Fear can lock you into a state of insecurity, but it will NOT leave you powerless. You remain in control over how you choose to handle it. You can let your fear steer you under the bed, or you can steer your fear through your obstacles. No one ever became great by letting fear steer their life.

Yes, fear causes anxiety, stress and anger - and that doesn't feel good. I have watched people in my life waste way by hanging on to these feelings. I know that if they would let some of this anger go, they would live a much happier life.

My appointment with the dentist when I was 8 yrs old was not that bad....in fact, by filling the cavity, I avoided a tremendous amount of pain later. That day, It took my mom to help me beat my fear, even as I went kicking and screaming. Now, I'm stronger, and I have people to help remind me of the consequences of fearful paralysis.
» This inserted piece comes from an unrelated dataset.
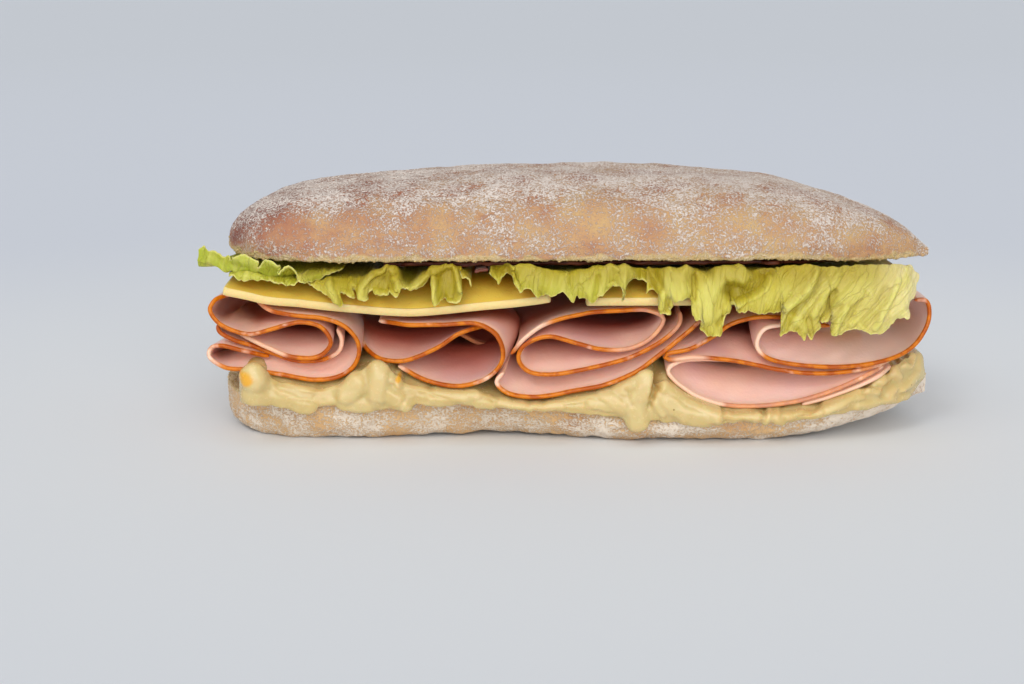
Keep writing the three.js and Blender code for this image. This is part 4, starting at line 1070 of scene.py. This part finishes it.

Even as I experience extreme fear, I am experienced enough to know that hiding from what I fear, letting fear steer my path in life, will drive me straight into pain. The pain of not enjoying my children or not living long enough to meet my grandchildren. The pain of a life unlived, under cover of isolation and darkness.

Sure, I occasionally have to be dragged out kicking and screaming. But over the years, I have become more willing to instead reach out my hand to those around me who want to lift me up and out of my fear. I look through my fright for the sight of solutions. I will not allow my fear to drive me no matter how hard it pulls at the wheel.

Fear is no small topic - and I have thousands of words left to write. And I'll get around to it. But, if you'll excuse me for awhile, I've got a dentist appointment to get to!